When 61-year-old Gerald C. “Gerry” Rickhoff leads me to his office on the first floor of the Paul Elizondo Tower, he doesn’t appear, at first glance, to be a man who’s had a gun pointed at him five times during his almost 20-year administration as Bexar County Clerk. The office, which manages court records and serves as the county treasury, affects virtually every Bexar resident; the inevitability of a few disgruntled citizens taking matters to the bonus round of crazy is omnipresent. When Democratic nominee and Balcones Heights Mayor Suzanne de Leon faces Rickhoff in November’s general election, she’ll be challenging an adept surveyor of people with a honed métier in clocking situational danger.
Rickhoff grew up as the middle child of seven siblings in St. Louis, where his father was a district judge. It perhaps came as no surprise to his family when he announced his post-university plan to travel the world for 14 months because there was always copy of National Geographic on the coffee table.
“I lived outside for a year,” says Rickhoff, whose wanderlust led him through India, Afghanistan, Iran and throughout Europe in the late 1970s. “That really taught me to be resourceful. It taught me that there are no problems ... only answers.”
For a time, Rickhoff worked illegally at an Australian abattoir 24 miles southwest of Brisbane. Every evening he’d collect his wages in cash, after working a 16-hour shift, then he’d sleep in the parking lot. “It was rough work” with “rough people,” he says. His beard, gray and ursine, glows in the late morning light. “I was one of the only literate people in the factory.”
While in Tehran, the pages of his passport began to tear with wear. He thought there may have been some border agent-approved “magic Scotch tape” that he should be using. As he walked up the stairs of the embassy building in search of some advice, a marine guard “put a nerve pinch” on him grunting, “you’re leaving.” He was hastily escorted out the doors and into an alley—the same alley the six American diplomats used as an escape during the “Canadian Caper” (artfully) depicted in the 2012 film Argo.

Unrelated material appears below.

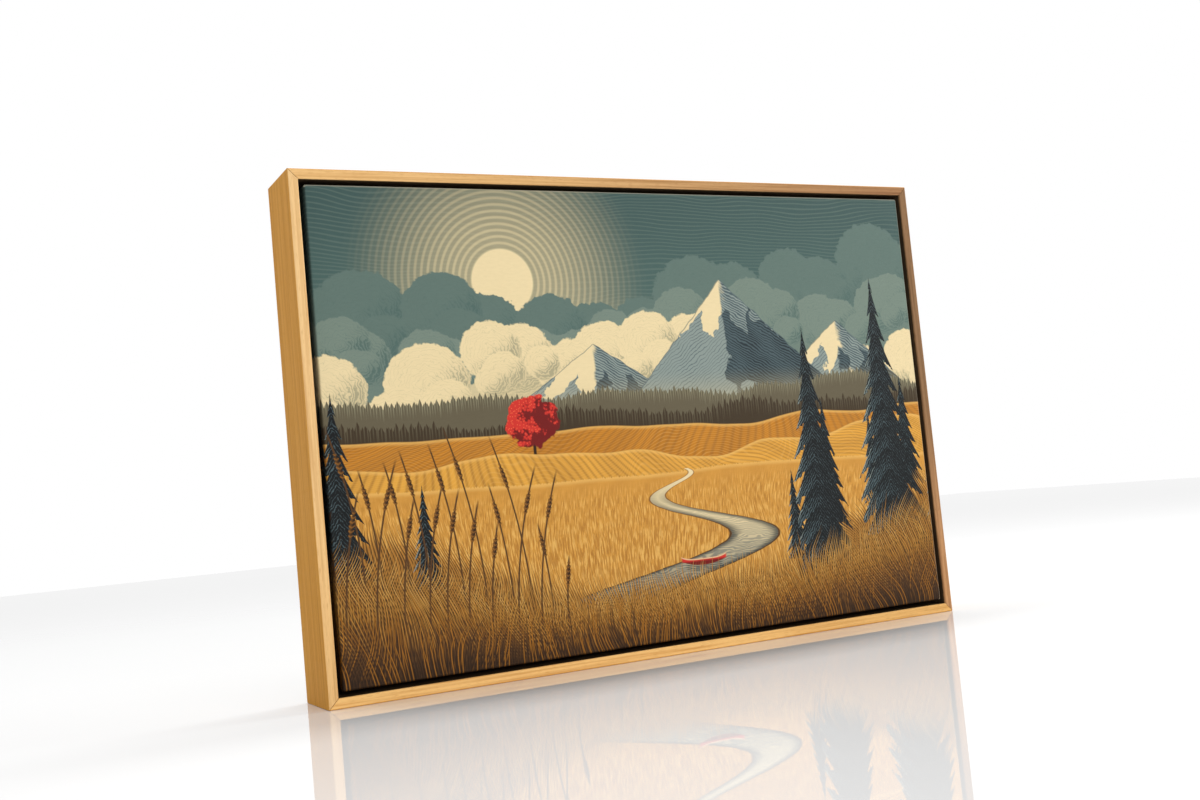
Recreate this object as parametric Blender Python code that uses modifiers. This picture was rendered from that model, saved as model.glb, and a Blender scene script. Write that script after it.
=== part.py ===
"""Framed canvas print: a gallery-wrapped canvas on stretcher bars, screwed into a floater frame.

Metres, +Z up. The front faces -Y. The origin is the centre of the footprint, on the surface that
the frame stands on.
"""

import math

import bmesh
import bpy
from mathutils import Matrix, Vector

# Driving dimensions.
CANVAS_WIDTH = 0.4572  # 18 in
CANVAS_HEIGHT = 0.3048  # 12 in
REVEAL = 0.003175  # the open line round the canvas
FACE_WIDTH = 0.00635  # the moulding seen from the front
FRAME_DEPTH = 0.0508
CANVAS_SETBACK = 0.0008  # how far the canvas lies behind the frame's front

FOOT_WIDTH = 0.022  # the moulding seen from the back
BAR_WIDTH = 0.036
BAR_DEPTH = 0.0381
BEAD_WIDTH = 0.006  # the raised outer edge of a stretcher bar, which alone meets the cloth
BEAD_SLOPE_WIDTH = 0.004
BEAD_HEIGHT = 0.003
BAR_TAPER = 0.002  # how much further the bar's front falls away, at its inner edge

CLOTH = 0.0006
RETURN_WIDTH = 0.030  # the cloth turned over the back of the bars
WRAP_RADIUS = 0.0014

CLEARANCE = 0.0003  # between pieces that touch
EASED_EDGE = 0.0007
BAR_EDGE = 0.0012

SCREW_HEAD_RADIUS = 0.004
SCREW_RADIUS = 0.0019
SCREW_LENGTH = 0.026
SCREW_POINT = 0.004
SCREW_LAND = 0.0004  # the thin straight rim of its head
SCREW_SUNK = 0.0004  # how far the head lies below the back of the frame
SCREW_INSET = 0.0165  # from the moulding's outer side
SCREW_SPAN_X = 0.300
SCREW_SPAN_Z = 0.160

HANGER_LENGTH = 0.046
HANGER_HEIGHT = 0.0095
HANGER_PLATE = 0.0008
HANGER_END = 0.009  # the flat end that takes the nail
HANGER_BOW = 0.0016
HANGER_TEETH = 9
TOOTH_DEPTH = 0.0018
NAIL_RADIUS = 0.0007
NAIL_HEAD_RADIUS = 0.0016
NAIL_HEAD = 0.0006
NAIL_LENGTH = 0.0085

BUMPER_RADIUS = 0.005
BUMPER_HEIGHT = 0.003
BUMPER_EDGE = 0.0009
BUMPER_INSET = 0.011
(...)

Regular Scotch tape would have to do.
Rickhoff returns to the Old World—Northern Italy, in particular—once a year. “There’s a lot of poor people in Italy [but] they still smile and laugh and take you into their home,” he says. “[They have] the joy of life. Poor people are more isolated here in the United States.” In Italy, he finds they are “more integrated.”
Back in the states, Rickhoff enjoyed a seven-year stint teaching special ed at Southwest Independent School District where he learned the South Side “pretty damn well.” Perhaps fated to follow the footsteps of his father, he ran for County Clerk in 1990 and lost. “I wasn’t supported by my party originally,” he says. Undeterred, Rickhoff eventually acceded to the office in 1995.
Almost 20 years later, he credits his success with being surrounded by people he trusts. “I do what I call collaborative government,” he says. Throughout our interview, the door stays wide open and a “summer help” Adonis sits attentively to my right.
“People are coming to the Clerk’s Office with serious problems,” he says. “As clerk, you have to be in sync with the people. You’re gonna see the DWIs, the wife beaters—men have been beating women since the beginning of time ... [that’s] not gonna go away—you’re gonna see all of the anomalies of society [so] forgiveness is really important in this job. Grinding through the system is incredibly difficult for some citizens to handle.”
Although he acknowledges a trend of “things moving in a more positive direction,” he stresses the need for humility in his office by saying, “There will always be the homeless, the poor, drug addicts and the mentally ill.”
Three weeks ago, Rickhoff received another death threat. Even though he dismisses these dangers as part of the “texture of life,” his spidey senses are full throttle when he walks through the parking lot twice a day. “I see things others don’t,” he says explaining to me how he looked at my hands when I first entered the room. “Threats come from [the] hands.”
When approached by a stranger, he looks for the flitting veins in the neck, micro expressions that may offer warning of malicious intent. He asserts that listening to the first three things a person says can offer a ton of intel. “You have to think like Sherlock Holmes,” he says.
Holmes on a tight budget, anyway.
Rickhoff’s wearing a Macklemore-worthy paisley shirt. Army green. Thrift store accouter is his thing.
“I still live like a cheapskate,” he says. “If I see a silk shirt for two dollars, I’m taking it.”